Tuesday, June 17, 2014

Endings Become Beginnings


By Colleen O’Sullivan

When they had crossed over, Elijah said to Elisha, “Ask for whatever I may do for you, before I am taken from you.”  Elisha answered, “May I receive a double portion of your spirit.”  “You have asked something that is not easy,” Elijah replied.  “Still, if you see me taken up from you, your wish will be granted; otherwise not.”  As they walked on conversing, a flaming chariot and flaming horses came between them, and Elijah went up to heaven in a whirlwind.   When Elisha saw it happen he cried out, “My father!  My father!  Israel’s chariots and drivers!”  But when he could no longer see him, Elisha gripped his own garment and tore it in two.  (2 Kings 2:9-12)

Piety
Some journeys end so that others may begin.
(Kevin O’Brien, SJ, “For Reflection,”  Ignatian Prayer Adventure, Week 8, Day 7)

Study
Having accompanied his beloved spiritual father as far as he can on that final journey, Elisha is on his own now, standing there all alone on the far side of the Jordan River.  We can imagine the desolation he is feeling.  He even rips his clothing in anguish and grief. 
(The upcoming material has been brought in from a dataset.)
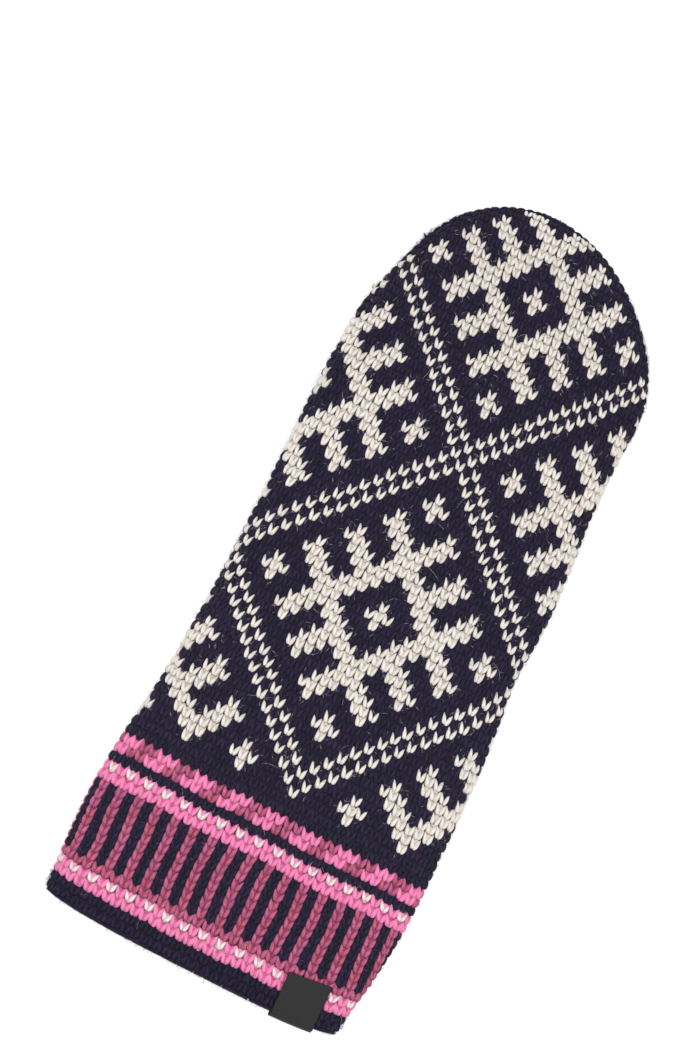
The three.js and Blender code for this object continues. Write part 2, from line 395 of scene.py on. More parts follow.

None of us have ever witnessed anyone being taken up to heaven, let alone by a fiery chariot and horses but most of us have been right where Elisha is.  We know the anticipatory grief as a beloved friend or family member prepares to leave us, the finality of the funeral service, the emptiness once the formalities have been observed. 

Fortunately, that’s not the end of the story.  Elisha picks up Elijah’s fallen cloak, rolls it up and strikes the water with it as he had seen his mentor do.  Immediately, the younger man senses the presence of the Lord.  The waters part, just as they had for Elijah and, with this, Elisha knows that he has inherited Elijah’s prophetic powers and spirit.  He has now become the instrument of God for God’s people.  Where Elijah’s journey ended, Elisha’s is now beginning.  What an inheritance he has received!

Death is never the end of the story when we’re talking about those who have served as our spiritual guides.  My maternal grandmother was my first “spiritual director.”  I often wish I had asked her who passed the faith on to her.  Gram was born in the late 1800’s.  Her father was married three times, and all three wives died, one from disease and the other two in childbirth, not an unusual turn of events in those days.  Altogether, there were 13 children left behind when he, too, died. My grandmother became an orphan at the age of four.  The children were parceled out to various relatives, and my grandmother went to live with an aunt who greatly resented having another mouth to feed and treated her as a servant.  Gram could have grown up an embittered woman, but instead she became a loving person of great faith.  Jesus was her Savior and friend, and she introduced him to me when I was very young.  My grandmother left me many years before she died, disappearing into the misty realm of dementia, but her legacy to me lives on.  Thanks to Gram, God is in my heart.  Jesus is the foundation and underpinning of my life.  No matter what may befall me, no one can ever take that away.  Gram knew how to make friends, how to be a friend, and how to bring her friends to Christ, and she’d never heard of Cursillo!

Action
From whom have you received a spiritual bequest?  When you pray today, give thanks for that person’s involvement in your life.